**THE EXERCISE**: Exactly repeat the full listing that follows.

**TASK INPUTS**:
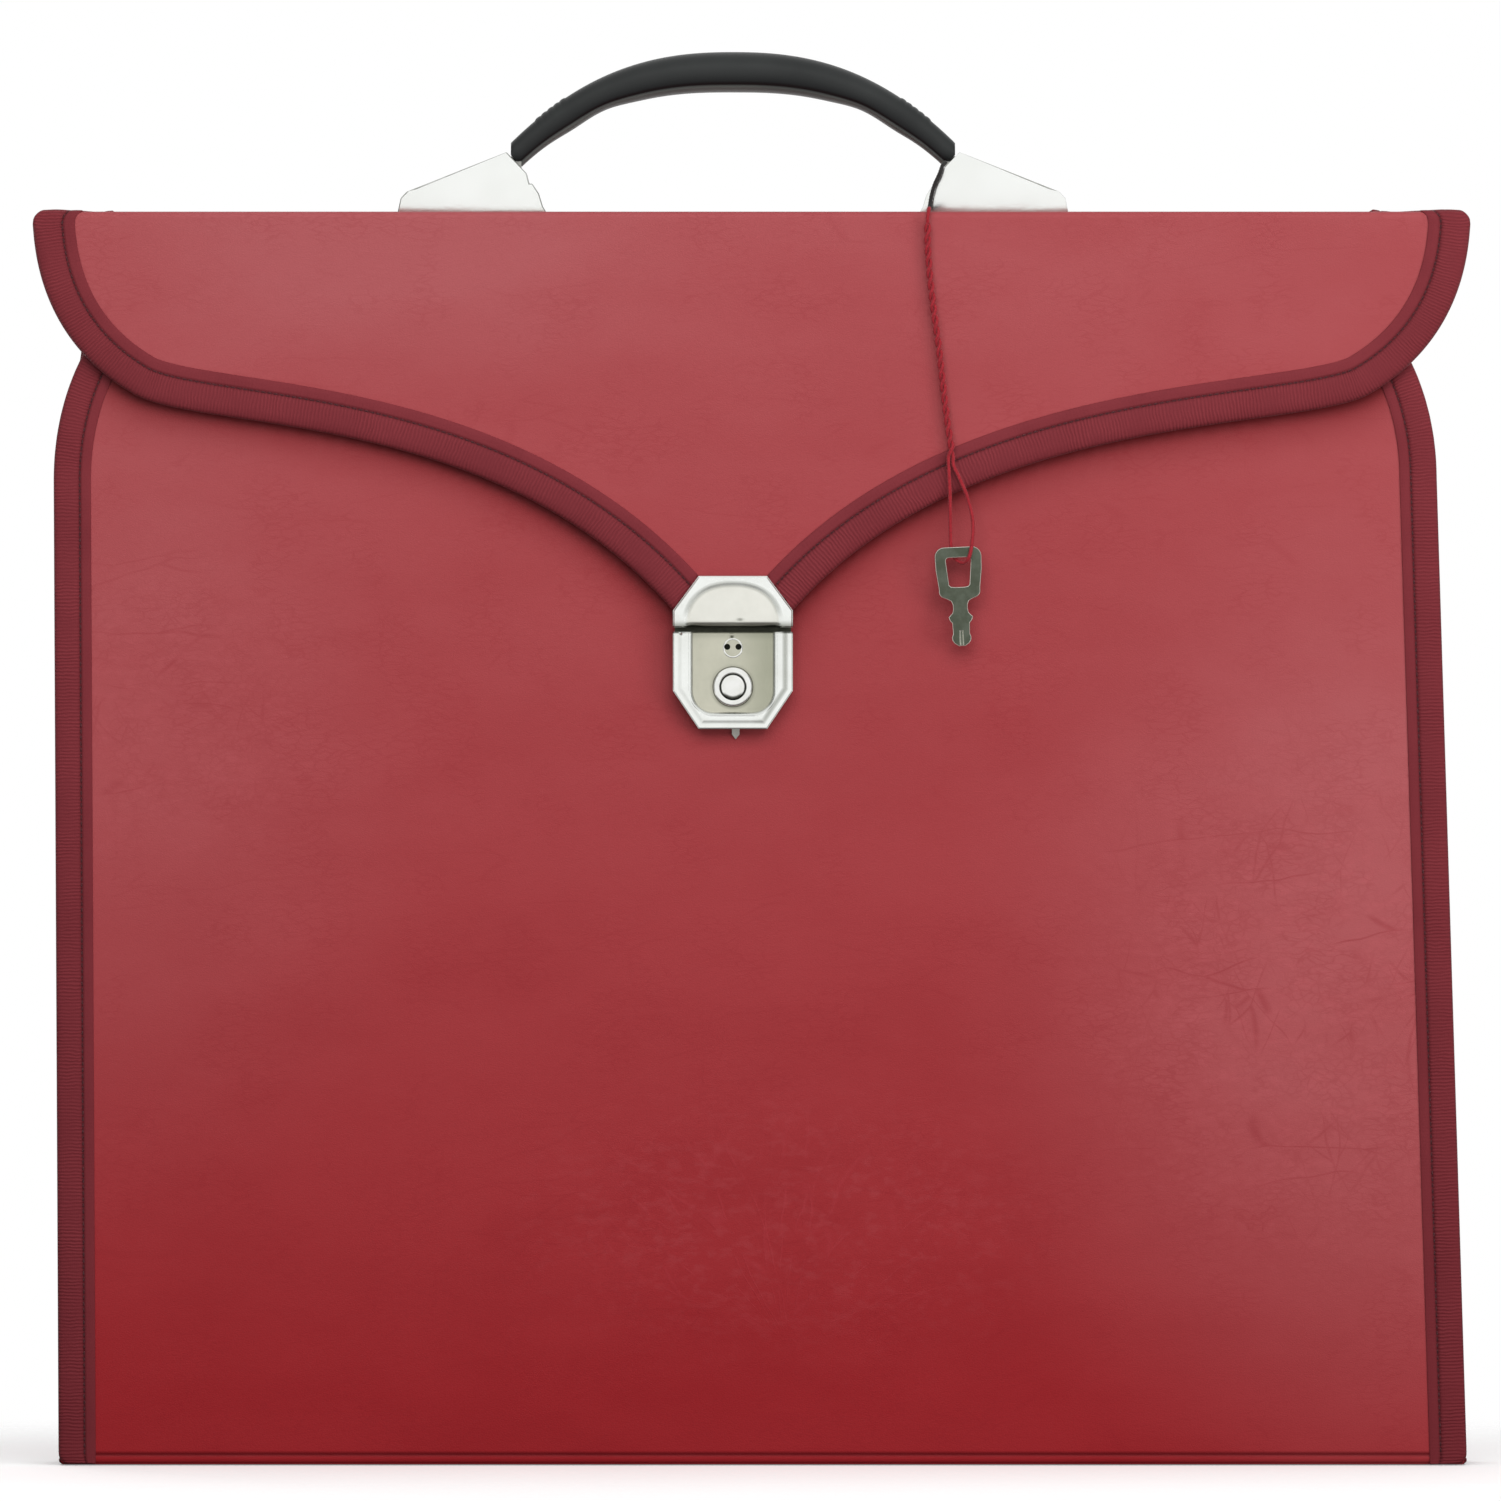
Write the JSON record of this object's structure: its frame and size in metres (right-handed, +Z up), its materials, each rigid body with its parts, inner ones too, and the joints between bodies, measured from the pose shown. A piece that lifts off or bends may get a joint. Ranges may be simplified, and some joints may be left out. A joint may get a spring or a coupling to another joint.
{
  "type": "apron case",
  "caption": "Flat upright case of leathercloth over board with bound edges, a curved flap closed by a push-button lock, a tilting handle and a key on a thread.",
  "frame": {"origin": "middle of the box around the case, at the level of the base it stands on, with the hanging key left out", "axes": "+X to the right seen from the front, +Y to the back so that the flap and the lock face -Y, +Z up to the handle"},
  "size_m": [0.4084, 0.0499, 0.402],
  "materials": {
    "leathercloth": "grained, slight sheen",
    "binding_tape": "ribbed tape",
    "millboard": "matte",
    "lining": "matte",
    "nickel_plate": "satin nickel plate",
    "steel": "pressed sheet",
    "grip_plastic": "satin black",
    "thread_red": "twisted thread",
    "thread_dark": "twisted thread"
  },
  "bodies": {
    "case": {"front_board": "millboard", "front_cover": "leathercloth", "front_lining": "lining", "front_binding": "binding_tape", "back_board": "millboard", "back_cover": "leathercloth", "back_lining": "lining", "back_binding_left": "binding_tape", "back_binding_right": "binding_tape", "bottom_board": "millboard", "bottom_cover": "leathercloth", "bottom_lining": "lining", "bottom_binding_left": "binding_tape", "bottom_binding_right": "binding_tape", "gusset_left": "leathercloth", "gusset_right": "leathercloth", "lock_base": "steel", "lock_case": "nickel_plate", "lock_back_plate": "steel", "lock_rivets": "steel", "button_bezel": "nickel_plate", "button_spring": "steel", "catch_spring": "steel"},
    "top": {"top_board": "millboard", "top_cover": "leathercloth", "top_lining": "lining", "top_binding_left": "binding_tape", "top_binding_right": "binding_tape", "back_fold_cloth": "leathercloth", "back_fold_tape": "binding_tape", "flap_fold_cloth": "leathercloth", "flap_fold_tape": "binding_tape", "bracket_left": "nickel_plate", "bracket_right": "nickel_plate", "backing_plates": "steel", "thread_upper": "thread_dark", "thread_bend": "thread_dark"},
    "flap": {"flap_board": "millboard", "flap_cover": "leathercloth", "flap_lining": "lining", "flap_binding_left": "binding_tape", "flap_binding_right": "binding_tape", "hasp_plate": "nickel_plate", "hasp_clip": "nickel_plate", "hasp_rivets": "nickel_plate"},
    "handle": {"grip": "grip_plastic", "handle_strip": "steel", "handle_pins": "steel"},
    "button": {"push_button": "nickel_plate"},
    "catch": {"catch_slide": "steel"},
    "key_plug": {"key_plug": "nickel_plate", "lock_cam": "steel"},
    "key_drop": {"thread_pair": "thread_red", "thread_loop": "thread_red", "key": "steel"}
  },
  "joints": [
    {"name": "top_hinge", "type": "hinge", "parent": "case", "child": "top", "pos_m": [0, 0.0237, 0.356], "axis": [-1, 0, 0], "range_deg": [0, 110], "deforming": ["back_fold_cloth", "back_fold_tape"]},
    {"name": "flap_hinge", "type": "hinge", "parent": "top", "child": "flap", "pos_m": [0, -0.021, 0.356], "axis": [-1, 0, 0], "range_deg": [0, 120], "deforming": ["flap_fold_cloth", "flap_fold_tape", "thread_bend"]},
    {"name": "handle_tilt", "type": "hinge", "parent": "top", "child": "handle", "pos_m": [-0.0053, 0.00135, 0.3688], "axis": [1, 0, 0], "range_deg": [-42, 42]},
    {"name": "button_press", "type": "slide", "parent": "case", "child": "button", "axis": [0, 1, 0], "range_m": [0, 0.0022], "stiffness_N_per_m": 400, "springref_m": -0.001, "deforming": ["button_spring"]},
    {"name": "catch_travel", "type": "slide", "parent": "case", "child": "catch", "axis": [0, 0, -1], "range_m": [0, 0.002], "stiffness_N_per_m": 200, "springref_m": -0.001, "deforming": ["catch_spring"]},
    {"name": "key_turn", "type": "hinge", "parent": "case", "child": "key_plug", "pos_m": [-0.0053, -0.0222, 0.232], "axis": [0, 1, 0], "range_deg": [0, 90]},
    {"name": "key_swing", "type": "hinge", "parent": "flap", "child": "key_drop", "pos_m": [0, -0.021, 0.356], "axis": [-1, 0, 0], "range_deg": [0, 60]}
  ],
  "couplings": [
    {"joint": "catch_travel", "follows": "button_press", "ratio": 0.909}
  ]
}
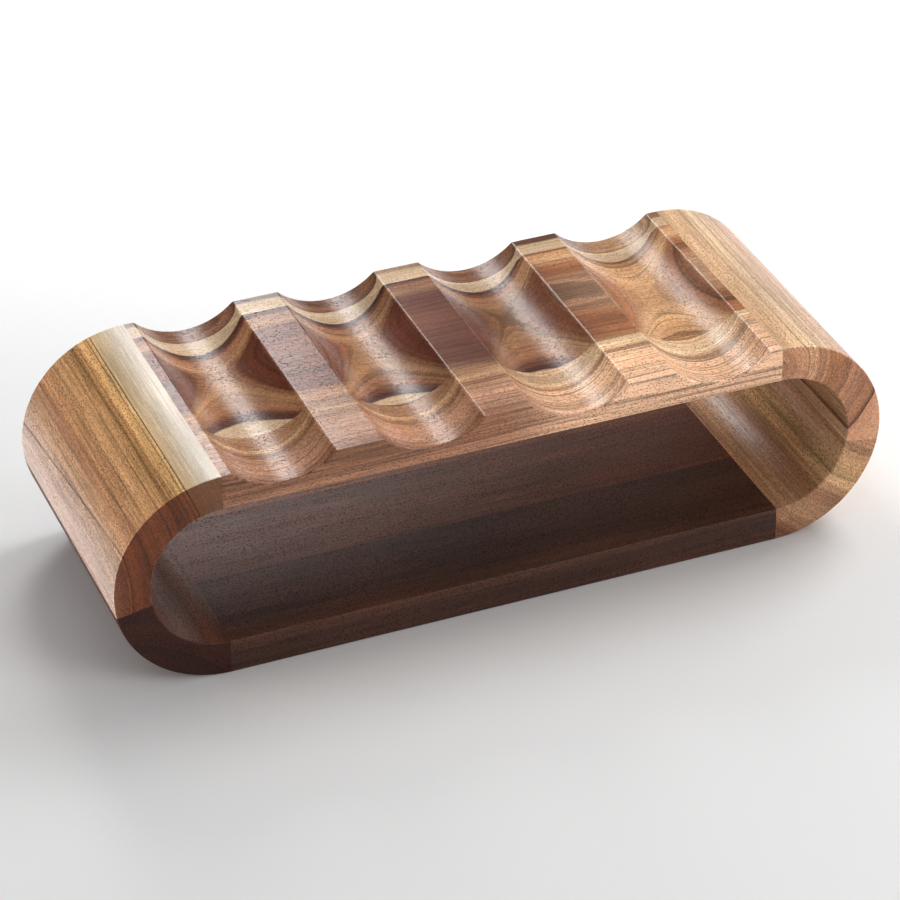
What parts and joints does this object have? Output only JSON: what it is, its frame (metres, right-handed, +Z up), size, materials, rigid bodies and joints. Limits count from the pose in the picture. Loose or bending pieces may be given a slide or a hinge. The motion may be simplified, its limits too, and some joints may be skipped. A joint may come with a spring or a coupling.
{
  "type": "wine rack",
  "caption": "Tabletop wine rack in solid wood: a ring with round ends, with a bottle tunnel right through it and bottle grooves across the top.",
  "frame": {"origin": "middle of the underside, at the bottom centre of the bounding box", "axes": "+X along the rack to the right as seen from the front, the front faces -Y, +Z up"},
  "size_m": [0.43, 0.16, 0.12],
  "materials": {
    "top_back_wood": "satin clear finish",
    "top_middle_wood": "satin clear finish",
    "top_front_wood": "satin clear finish",
    "bottom_wood": "satin clear finish",
    "left_upper_wood": "satin clear finish",
    "left_lower_wood": "satin clear finish",
    "right_upper_wood": "satin clear finish",
    "right_lower_wood": "satin clear finish",
    "dowel_wood": "bare"
  },
  "bodies": {
    "root": {"top_board_back_strip": "top_back_wood", "top_board_middle_strip": "top_middle_wood", "top_board_front_strip": "top_front_wood", "bottom_board_back_strip": "bottom_wood", "bottom_board_middle_strip": "bottom_wood", "bottom_board_front_strip": "bottom_wood", "left_end_upper_block": "left_upper_wood", "left_end_lower_block": "left_lower_wood", "right_end_upper_block": "right_upper_wood", "right_end_lower_block": "right_lower_wood", "top_left_dowel_1": "dowel_wood", "top_left_dowel_2": "dowel_wood", "top_left_dowel_3": "dowel_wood", "top_right_dowel_1": "dowel_wood", "top_right_dowel_2": "dowel_wood", "top_right_dowel_3": "dowel_wood", "bottom_left_dowel_1": "dowel_wood", "bottom_left_dowel_2": "dowel_wood", "bottom_left_dowel_3": "dowel_wood", "bottom_right_dowel_1": "dowel_wood", "bottom_right_dowel_2": "dowel_wood", "bottom_right_dowel_3": "dowel_wood"}
  },
  "joints": []
}
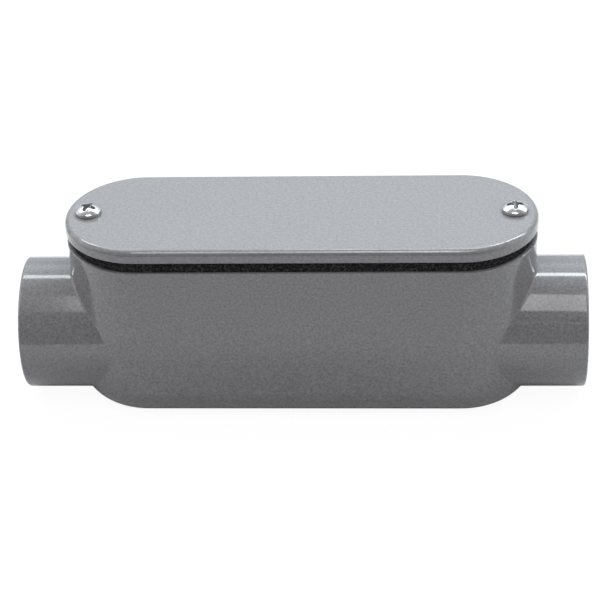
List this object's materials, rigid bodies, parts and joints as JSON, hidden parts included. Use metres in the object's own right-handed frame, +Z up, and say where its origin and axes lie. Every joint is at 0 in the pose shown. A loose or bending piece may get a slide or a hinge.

**WRITTEN RESPONSE**:
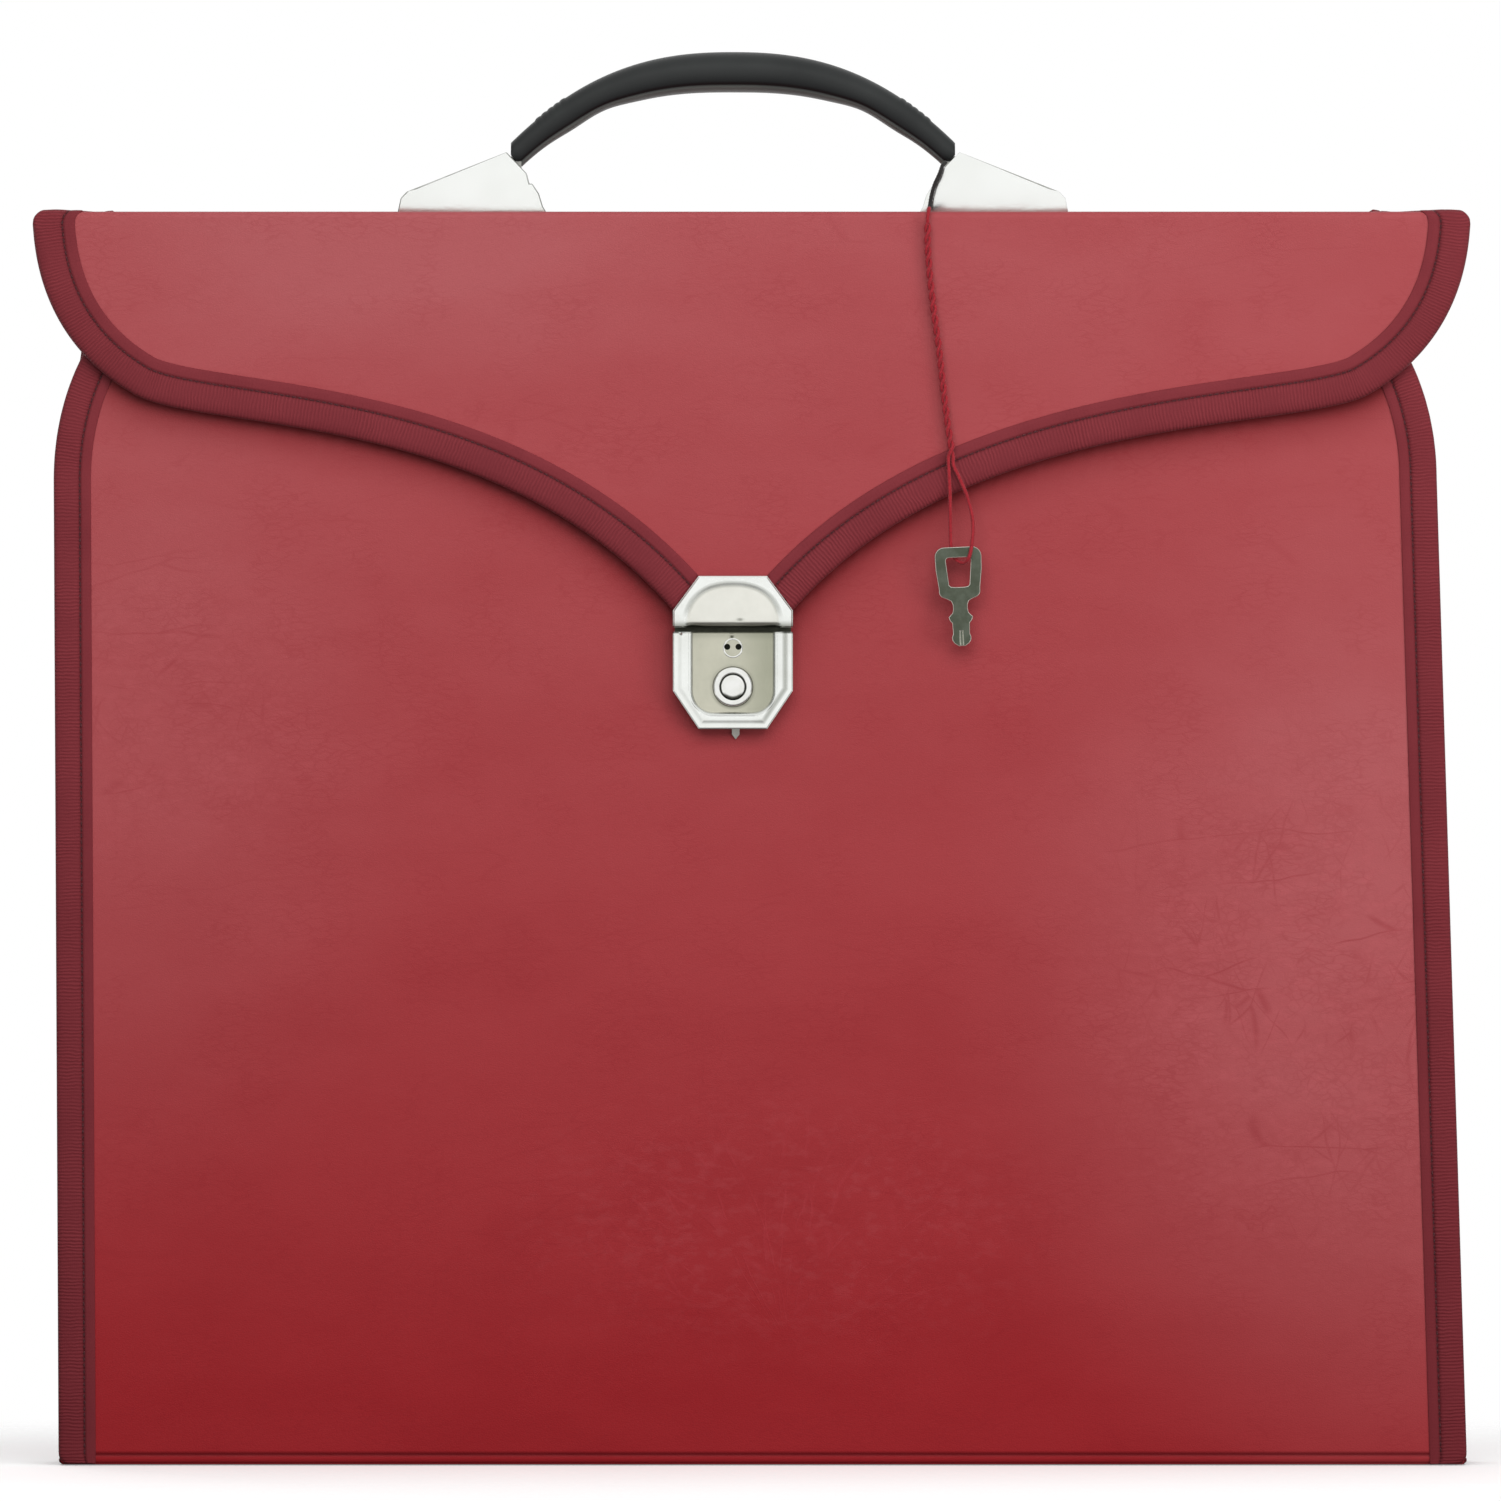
Write the JSON record of this object's structure: its frame and size in metres (right-handed, +Z up), its materials, each rigid body with its parts, inner ones too, and the joints between bodies, measured from the pose shown. A piece that lifts off or bends may get a joint. Ranges may be simplified, and some joints may be left out. A joint may get a spring or a coupling to another joint.
{
  "type": "apron case",
  "caption": "Flat upright case of leathercloth over board with bound edges, a curved flap closed by a push-button lock, a tilting handle and a key on a thread.",
  "frame": {"origin": "middle of the box around the case, at the level of the base it stands on, with the hanging key left out", "axes": "+X to the right seen from the front, +Y to the back so that the flap and the lock face -Y, +Z up to the handle"},
  "size_m": [0.4084, 0.0499, 0.402],
  "materials": {
    "leathercloth": "grained, slight sheen",
    "binding_tape": "ribbed tape",
    "millboard": "matte",
    "lining": "matte",
    "nickel_plate": "satin nickel plate",
    "steel": "pressed sheet",
    "grip_plastic": "satin black",
    "thread_red": "twisted thread",
    "thread_dark": "twisted thread"
  },
  "bodies": {
    "case": {"front_board": "millboard", "front_cover": "leathercloth", "front_lining": "lining", "front_binding": "binding_tape", "back_board": "millboard", "back_cover": "leathercloth", "back_lining": "lining", "back_binding_left": "binding_tape", "back_binding_right": "binding_tape", "bottom_board": "millboard", "bottom_cover": "leathercloth", "bottom_lining": "lining", "bottom_binding_left": "binding_tape", "bottom_binding_right": "binding_tape", "gusset_left": "leathercloth", "gusset_right": "leathercloth", "lock_base": "steel", "lock_case": "nickel_plate", "lock_back_plate": "steel", "lock_rivets": "steel", "button_bezel": "nickel_plate", "button_spring": "steel", "catch_spring": "steel"},
    "top": {"top_board": "millboard", "top_cover": "leathercloth", "top_lining": "lining", "top_binding_left": "binding_tape", "top_binding_right": "binding_tape", "back_fold_cloth": "leathercloth", "back_fold_tape": "binding_tape", "flap_fold_cloth": "leathercloth", "flap_fold_tape": "binding_tape", "bracket_left": "nickel_plate", "bracket_right": "nickel_plate", "backing_plates": "steel", "thread_upper": "thread_dark", "thread_bend": "thread_dark"},
    "flap": {"flap_board": "millboard", "flap_cover": "leathercloth", "flap_lining": "lining", "flap_binding_left": "binding_tape", "flap_binding_right": "binding_tape", "hasp_plate": "nickel_plate", "hasp_clip": "nickel_plate", "hasp_rivets": "nickel_plate"},
    "handle": {"grip": "grip_plastic", "handle_strip": "steel", "handle_pins": "steel"},
    "button": {"push_button": "nickel_plate"},
    "catch": {"catch_slide": "steel"},
    "key_plug": {"key_plug": "nickel_plate", "lock_cam": "steel"},
    "key_drop": {"thread_pair": "thread_red", "thread_loop": "thread_red", "key": "steel"}
  },
  "joints": [
    {"name": "top_hinge", "type": "hinge", "parent": "case", "child": "top", "pos_m": [0, 0.0237, 0.356], "axis": [-1, 0, 0], "range_deg": [0, 110], "deforming": ["back_fold_cloth", "back_fold_tape"]},
    {"name": "flap_hinge", "type": "hinge", "parent": "top", "child": "flap", "pos_m": [0, -0.021, 0.356], "axis": [-1, 0, 0], "range_deg": [0, 120], "deforming": ["flap_fold_cloth", "flap_fold_tape", "thread_bend"]},
    {"name": "handle_tilt", "type": "hinge", "parent": "top", "child": "handle", "pos_m": [-0.0053, 0.00135, 0.3688], "axis": [1, 0, 0], "range_deg": [-42, 42]},
    {"name": "button_press", "type": "slide", "parent": "case", "child": "button", "axis": [0, 1, 0], "range_m": [0, 0.0022], "stiffness_N_per_m": 400, "springref_m": -0.001, "deforming": ["button_spring"]},
    {"name": "catch_travel", "type": "slide", "parent": "case", "child": "catch", "axis": [0, 0, -1], "range_m": [0, 0.002], "stiffness_N_per_m": 200, "springref_m": -0.001, "deforming": ["catch_spring"]},
    {"name": "key_turn", "type": "hinge", "parent": "case", "child": "key_plug", "pos_m": [-0.0053, -0.0222, 0.232], "axis": [0, 1, 0], "range_deg": [0, 90]},
    {"name": "key_swing", "type": "hinge", "parent": "flap", "child": "key_drop", "pos_m": [0, -0.021, 0.356], "axis": [-1, 0, 0], "range_deg": [0, 60]}
  ],
  "couplings": [
    {"joint": "catch_travel", "follows": "button_press", "ratio": 0.909}
  ]
}
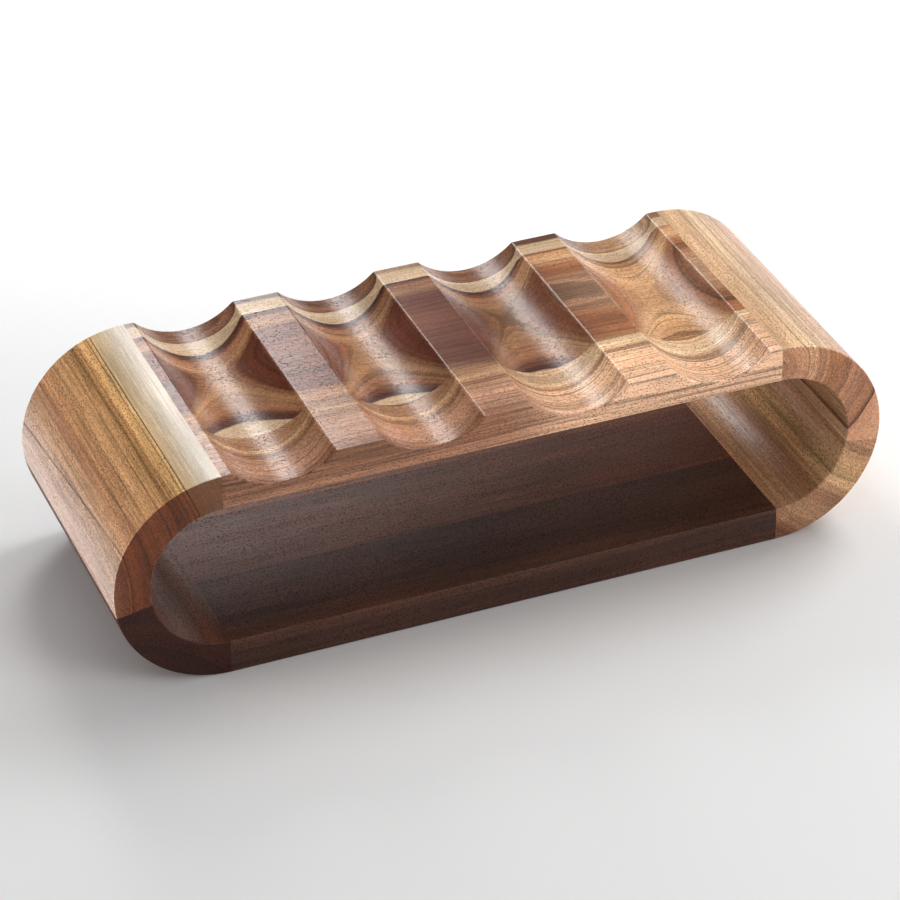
What parts and joints does this object have? Output only JSON: what it is, its frame (metres, right-handed, +Z up), size, materials, rigid bodies and joints. Limits count from the pose in the picture. Loose or bending pieces may be given a slide or a hinge. The motion may be simplified, its limits too, and some joints may be skipped. A joint may come with a spring or a coupling.
{
  "type": "wine rack",
  "caption": "Tabletop wine rack in solid wood: a ring with round ends, with a bottle tunnel right through it and bottle grooves across the top.",
  "frame": {"origin": "middle of the underside, at the bottom centre of the bounding box", "axes": "+X along the rack to the right as seen from the front, the front faces -Y, +Z up"},
  "size_m": [0.43, 0.16, 0.12],
  "materials": {
    "top_back_wood": "satin clear finish",
    "top_middle_wood": "satin clear finish",
    "top_front_wood": "satin clear finish",
    "bottom_wood": "satin clear finish",
    "left_upper_wood": "satin clear finish",
    "left_lower_wood": "satin clear finish",
    "right_upper_wood": "satin clear finish",
    "right_lower_wood": "satin clear finish",
    "dowel_wood": "bare"
  },
  "bodies": {
    "root": {"top_board_back_strip": "top_back_wood", "top_board_middle_strip": "top_middle_wood", "top_board_front_strip": "top_front_wood", "bottom_board_back_strip": "bottom_wood", "bottom_board_middle_strip": "bottom_wood", "bottom_board_front_strip": "bottom_wood", "left_end_upper_block": "left_upper_wood", "left_end_lower_block": "left_lower_wood", "right_end_upper_block": "right_upper_wood", "right_end_lower_block": "right_lower_wood", "top_left_dowel_1": "dowel_wood", "top_left_dowel_2": "dowel_wood", "top_left_dowel_3": "dowel_wood", "top_right_dowel_1": "dowel_wood", "top_right_dowel_2": "dowel_wood", "top_right_dowel_3": "dowel_wood", "bottom_left_dowel_1": "dowel_wood", "bottom_left_dowel_2": "dowel_wood", "bottom_left_dowel_3": "dowel_wood", "bottom_right_dowel_1": "dowel_wood", "bottom_right_dowel_2": "dowel_wood", "bottom_right_dowel_3": "dowel_wood"}
  },
  "joints": []
}
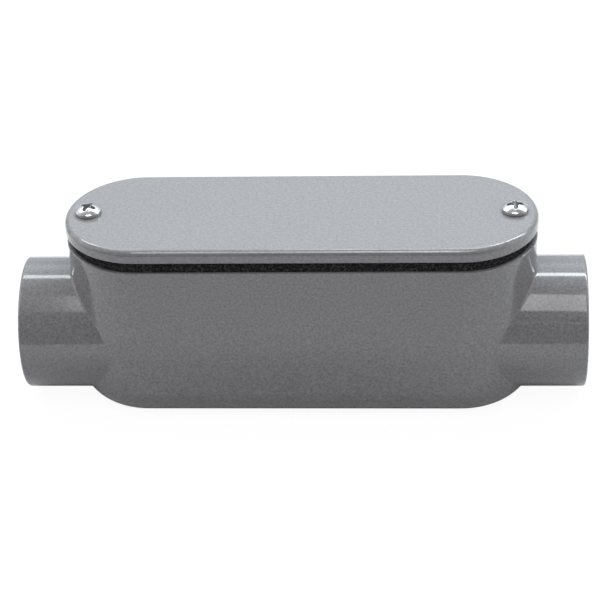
List this object's materials, rigid bodies, parts and joints as JSON, hidden parts included. Use metres in the object's own right-handed frame, +Z up, and say where its origin and axes lie. Every joint is at 0 in the pose shown. A loose or bending piece may get a slide or a hinge.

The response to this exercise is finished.